Art: Nootka painted house board, Port Alberni, BC (AMNH)

Legend: Reagan, A.B., 1934, Myths of the Hoh and Quileute Indians

History in Layers

Science Bulletins met up with Atwater at the Copalis River estuary on the Pacific coast of Washington State. The estuary is one of dozens that sit above an enormous fault plane that slants beneath the Pacific coast. Called the Cascadia subduction zone, the fault stretches 1,100 km from Vancouver Island, B.C., to northern California. One tectonic plate descends beneath another here. As they abrade, the overriding continental plate sticks and warps atop the subducting one. Strain builds over time. When the plates suddenly slip free, an earthquake occurs.

At this moment, the continental plate springs upward, and can launch a massive volume of water: a tsunami. Thus “unstuck,” the plate settles, now lower in elevation than it was prior to the earthquake.

Despite the fault’s existence, written records from the Pacific Northwest coast, which began about 200 years ago, are silent on the subject of large earthquakes and tsunamis generated from them. “I first went to the Copalis River in the spring of 1986,” says Atwater. “At that time, very few scientists believed that large earthquakes and tsunamis could happen here, and nobody had demonstrated that they had.” But Atwater became one of the first researchers to find geologic proof.

Atwater explains as he hacks into a marshy bank of the Copalis River with a World War II folding shovel. “What I’m unearthing is a record of a catastrophe from 300 years ago,” he says.
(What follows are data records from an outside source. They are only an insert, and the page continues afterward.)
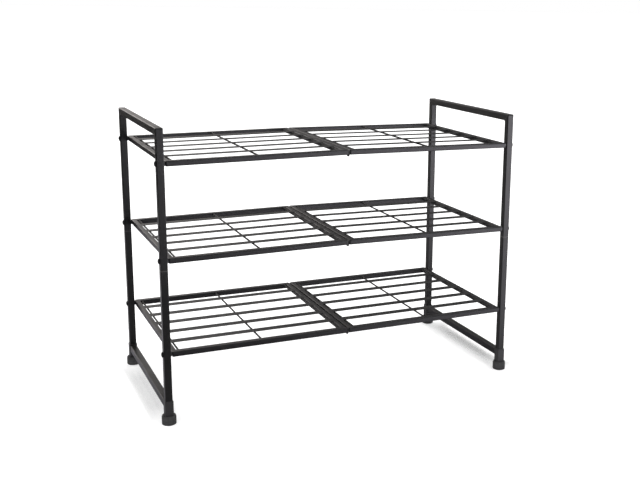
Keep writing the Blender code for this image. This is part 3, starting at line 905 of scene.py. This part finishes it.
def floor_sheen(n):
    """How bright glossy paint sees the floor, as a painted reflection: a patch behind the rack, dimmed under
    it as painted shade, and a glare at its front right.
    """
    place = n.split(n.place)
    away = n.vectors("DISTANCE", n.place, SHEEN_CENTRE)
    patch = n.remap(away["Value"], *SHEEN_REACH, FLOOR_SHEEN, 0.0)
    patch = n.maths("MULTIPLY", patch, n.remap(place["X"], *UNDER_RACK, 1.0, UNDER_RACK_SHADE))
    glare = n.remap(place["X"], *GLARE_ACROSS, 0.0, FLOOR_GLARE)
    in_front = n.remap(place["Y"], *GLARE_DEPTH, 1.0, 0.0)
    return n.maths("ADD", patch, n.maths("MULTIPLY", glare, in_front))


def floor_painted_shade(n):
    """Painted shade under the crossbars: how open the floor is, from 0 close under a crossbar to 1, and the
    floor's painted shade colour where it is 0.
    """
    place = n.split(n.place)
    lean = n.remap(place["X"], *SHADE_ACROSS, *SHADE_LEAN)
    towards = n.vectors("NORMALIZE", n.add("ShaderNodeCombineXYZ", X=lean, Z=1.0).outputs[0])
    sky = n.add("ShaderNodeAmbientOcclusion", Distance=CONTACT_REACH, Normal=towards["Vector"])
    near_foot = n.remap(n.maths("ABSOLUTE", place["Y"]), *FOOT_FADE, 0.0, FOOT_OPEN)
    open_share = n.maths("MAXIMUM", n.remap(sky.outputs["AO"], *CONTACT_RANGE), near_foot)
    return open_share, n.mix(n.remap(place["X"], *SHADE_ACROSS), SHADE_LEFT, SHADE_RIGHT)


def floor():
    """A pale, evenly glowing floor with painted shade under the crossbars. Glossy paint sees it by
    floor_sheen instead, a painted reflection, so that the paint stays dark.
    """
    n = Nodes("floor_paper")
    mottle = n.noise(0.5, 2.0, 0.5)
    tone = n.mix(mottle, (0.88, 0.88, 0.88), (0.90, 0.90, 0.90))
    open_share, shade = floor_painted_shade(n)
    # Painted shade: the floor's colour and its glow darken close under the crossbars.
    tone = n.mix(open_share, shade, tone)
    glow = n.maths("MULTIPLY", open_share, FLOOR_GLOW)
    material = n.finish(
        Base_Color=tone, Roughness=0.9, Emission_Color=(1.0, 1.0, 1.0), Emission_Strength=glow
    )
    # Glossy rays see this painted reflection instead of the floor's own colour.
    in_paint = n.add("ShaderNodeEmission", Color=GLARE_TINT, Strength=floor_sheen(n))
    by_ray = n.add("ShaderNodeMixShader")
    n.set(by_ray.inputs[0], n.add("ShaderNodeLightPath").outputs["Is Glossy Ray"])
    n.set(by_ray.inputs[1], n.shader.outputs[0])
    n.set(by_ray.inputs[2], in_paint.outputs[0])
    n.set(n.tree.nodes["Material Output"].inputs["Surface"], by_ray.outputs[0])
    bm = bmesh.new()
    bmesh.ops.create_grid(bm, x_segments=1, y_segments=1, size=FLOOR_SIZE)
    mesh = mesh_from(bm)
    mesh.materials.append(material)
    obj = bpy.data.objects.new("floor", mesh)
    obj.location.z = -FLOOR_DROP
    bpy.context.scene.collection.objects.link(obj)


def direction(azimuth, elevation):
    """A unit vector, where azimuth 0 points to +Y and 90 to +X."""
    azimuth, elevation = math.radians(azimuth), math.radians(elevation)
    level = math.cos(elevation)
    return Vector((math.sin(azimuth) * level, math.cos(azimuth) * level, math.sin(elevation)))


# Soft lights of the studio as glossy paint sees them: where each is (azimuth and elevation), how tight,
# how bright, and its colour.
STUDIO_BASE = 0.12
STUDIO_LIGHTS = (
    (-10, 7, 20, 3.8, (1.06, 1.00, 0.97)),
    (80, 35, 20, 4.0, (1.00, 0.98, 1.03)),
)

# How bright the studio's white walls are for matt surfaces.
STUDIO_WALLS = 1.35


class WorldNodes(Nodes):
    """The same short way to write the world's nodes."""

    def __init__(self, world):
        world.use_nodes = True
        self.tree = world.node_tree


def studio():
    """White surroundings for the eye and for matt surfaces, and soft boxes for glossy ones."""
    world = bpy.data.worlds.new("studio")
    bpy.context.scene.world = world
    world.cycles.sampling_method = "NONE"
    n = WorldNodes(world)
    ray = n.add("ShaderNodeTexCoord").outputs["Generated"]
    in_paint = (STUDIO_BASE,) * 3
    for azimuth, elevation, tightness, strength, tint in STUDIO_LIGHTS:
        facing = n.vectors("DOT_PRODUCT", ray, direction(azimuth, elevation))["Value"]
        falloff = n.maths("POWER", n.maths("MAXIMUM", facing, 0.0), tightness)
        glow = n.add("ShaderNodeVectorMath", {"operation": "SCALE"}, Scale=falloff)
        n.set(glow.inputs[0], scaled(tint, strength))
        in_paint = n.vectors("ADD", glow.outputs["Vector"], in_paint)["Vector"]
    path = n.add("ShaderNodeLightPath").outputs
    for_matt = n.mix(path["Is Camera Ray"], (STUDIO_WALLS,) * 3, (1.0, 1.0, 1.0))
    n.set(n.tree.nodes["Background"].inputs["Color"], n.mix(path["Is Glossy Ray"], for_matt, in_paint))


# The key light: a wide sun from the right. It casts no shadow, since the floor's painted shade stands for
# it.
KEY_AZIMUTH = 75
KEY_ELEVATION = 55
KEY_STRENGTH = 0.35
KEY_SPREAD = 30


def key_light():
    light = bpy.data.lights.new("key_light", "SUN")
    light.energy = KEY_STRENGTH
    light.angle = math.radians(KEY_SPREAD)
    light.use_shadow = False
    obj = bpy.data.objects.new("key_light", light)
    obj.rotation_mode = "QUATERNION"
    obj.rotation_quaternion = direction(KEY_AZIMUTH, KEY_ELEVATION).to_track_quat("Z", "Y")
    bpy.context.scene.collection.objects.link(obj)


# The camera of the photograph's view: where it stands, where it looks and its lens.
CAMERA_PLACE = (-0.7293, -1.9081, 0.7858)
CAMERA_YAW = 26.190
CAMERA_PITCH = 12.805
CAMERA_ROLL = 1.097
CAMERA_LENS = 55.31
CAMERA_SHIFT = (-0.1327, -0.0258)


def camera():
    data = bpy.data.cameras.new("camera")
    data.lens = CAMERA_LENS
    data.shift_x, data.shift_y = CAMERA_SHIFT
    data.clip_start = 0.05
    data.clip_end = 200.0
    obj = bpy.data.objects.new("camera", data)
    forward = direction(CAMERA_YAW, -CAMERA_PITCH)
    roll = Matrix.Rotation(math.radians(-CAMERA_ROLL), 3, forward)
    right = forward.cross(Vector((0, 0, 1))).normalized()
    up = right.cross(forward)
    right, up = roll @ right, roll @ up
    turn = Matrix((right, up, -forward)).transposed()
    obj.matrix_world = Matrix.Translation(CAMERA_PLACE) @ turn.to_4x4()
    bpy.context.scene.collection.objects.link(obj)
    bpy.context.scene.camera = obj


# Powder coats: the colour, the colour where it is rubbed, the roughness and the orange peel's depth.
POWDER_COATS = {
    "frame_paint": ((0.0064, 0.0061, 0.0064), (0.030, 0.028, 0.027), 0.38, 0.00003),
    # The sleeves' coat is the frame's paint made lighter: painted light bounced from the floor.
    "sleeve_paint_painted_bounce": ((0.0220, 0.0210, 0.0225), (0.045, 0.043, 0.043), 0.42, 0.00003),
    "shelf_paint": ((0.0072, 0.0067, 0.0080), (0.034, 0.032, 0.034), 0.40, 0.00003),
    "slat_paint": ((0.0095, 0.0093, 0.0095), (0.038, 0.037, 0.036), 0.45, 0.00003),
    "wire_paint": ((0.0040, 0.0038, 0.0040), (0.020, 0.019, 0.018), 0.62, 0.00003),
    # The joint band's coat: rubbed paint, made light enough to be also a painted highlight along the joint.
    "rubbed_and_highlight_paint": ((0.060, 0.056, 0.054), (0.120, 0.115, 0.110), 0.34, 0.00002),
}

# Plastics and rubber: the colour, the roughness, and the size and depth of the moulded grain.
PLASTICS = {
    "foot_rubber": ((0.030, 0.030, 0.0305), 0.62, 0.0006, 0.00003),
    "washer_plastic": ((0.030, 0.030, 0.033), 0.45, 0.0004, 0.00001),
    "clip_plastic": ((0.010, 0.010, 0.010), 0.50, 0.0004, 0.00001),
}

# Metals: the colour and the roughness.
WELD_METAL = ((0.010, 0.0095, 0.010), 0.36)
BOLT_STEEL = ((0.010, 0.010, 0.011), 0.36)


def main():
    paint = {name: powder_coat(name, *look) for name, look in POWDER_COATS.items()}
    plastic = {name: moulded_plastic(name, *look) for name, look in PLASTICS.items()}
    weld = weld_metal("weld_paint", *WELD_METAL)
    steel = black_oxide("bolt_black", *BOLT_STEEL)
    for side_name, side in SIDES.items():
        side_frame(side_name, paint["frame_paint"])
        side_frame_seams(side_name, side, weld)
        base_frame(side_name, side, paint["frame_paint"], paint["sleeve_paint_painted_bounce"], weld)
        for end_name in ENDS:
            lower_post(side_name, end_name, paint["frame_paint"])
            joint_ring(side_name, end_name, paint["rubbed_and_highlight_paint"])
            foot(side_name, end_name, plastic["foot_rubber"])
    for i, tier in enumerate(TIERS):
        for side_name, side in SIDES.items():
            shelf = Shelf(tier, side_name, side)
            shelf_rails(shelf, paint["shelf_paint"])
            shelf_slats(shelf, paint["slat_paint"])
            shelf_wires(shelf, paint["wire_paint"])
            shelf_welds(shelf, weld, 20 * i + 7 * side)
            for end_name in ENDS:
                bolt(tier, side_name, side, end_name, steel)
                washer(tier, side_name, end_name, plastic["washer_plastic"])
        for end_name in ENDS:
            centre_clip(tier, end_name, plastic["clip_plastic"])
    floor()
    studio()
    key_light()
    camera()
    bpy.context.scene.view_settings.view_transform = "Standard"


main()
bpy.context.view_layer.update()
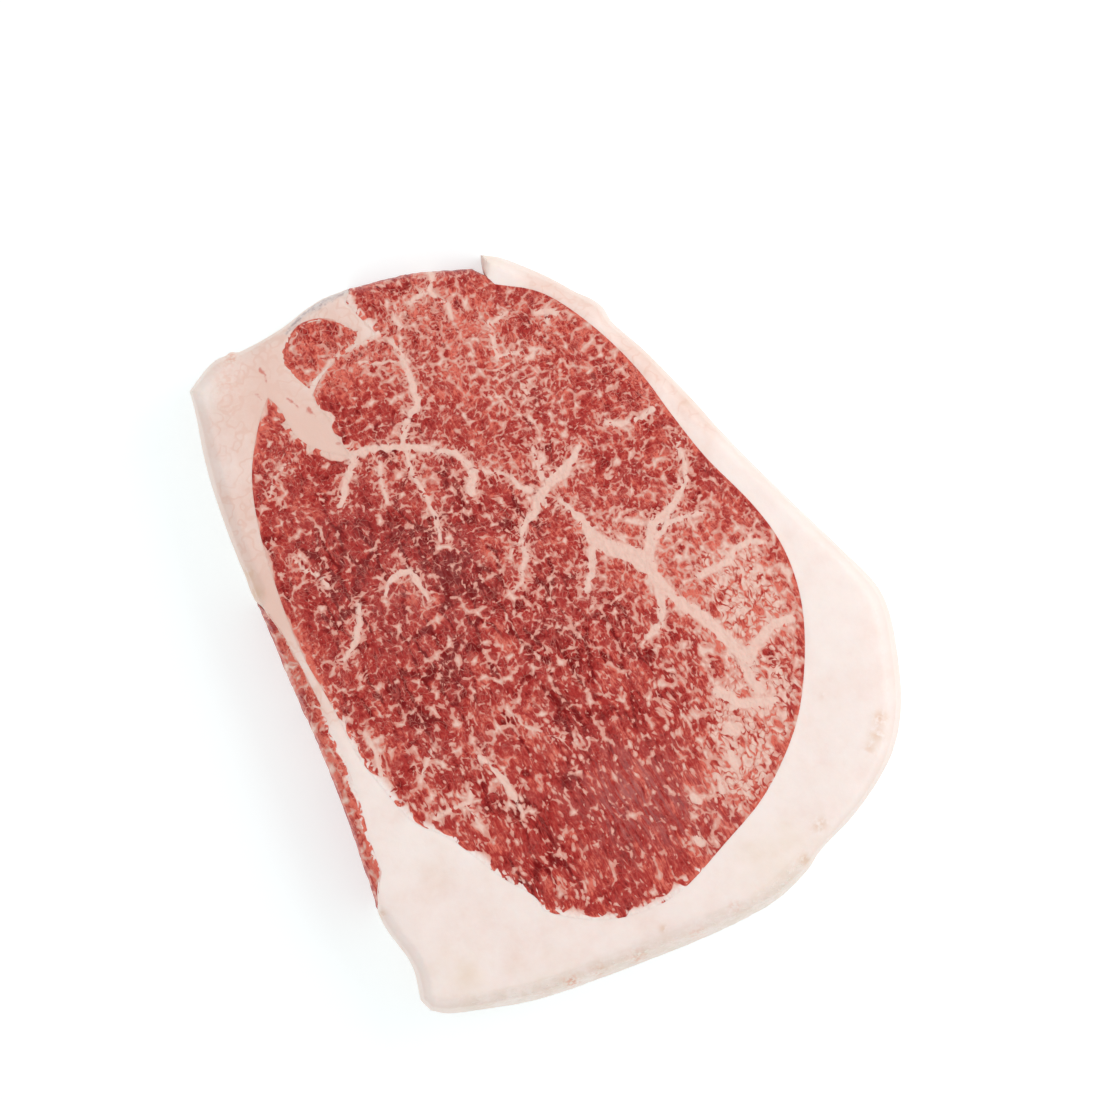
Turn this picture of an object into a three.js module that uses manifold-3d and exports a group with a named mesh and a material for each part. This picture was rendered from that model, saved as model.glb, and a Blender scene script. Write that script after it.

Atwater points to the lowest of three distinct bands of sediment stacked in the bank. “Around 1700, this salt marsh, represented by the soil here, was up at the level of the present marsh above us. But then the land abruptly dropped a meter or two during an earthquake.” He traces the 10 cm thick layer of sand above the ancient marsh. “Then comes the tsunami, and lays down a sheet of sand. The sea was free to come in because the continental plate had dropped, so the ocean then laid down this top layer of mud.”

In 1986, Atwater surveyed a sand sheet that he suspected a tsunami washed into Willapa Bay, Washington. Sand deposits had been associated with only one tsunami previously, the 1960 event in the southeastern Pacific that affected Chile and Japan. Jody Bourgeois, a sedimentologist at the University of Washington, investigated further. “We started with little to go on,” she recalls. “We had to show that the sand layer was from a surge of a tsunami wave, and not from a high tide or a storm.” A team of colleagues mapped the sand and land-level changes along coastal Washington State and compared the results with deposits and eyewitness accounts of the 1960 tsunami. The picture began to come together.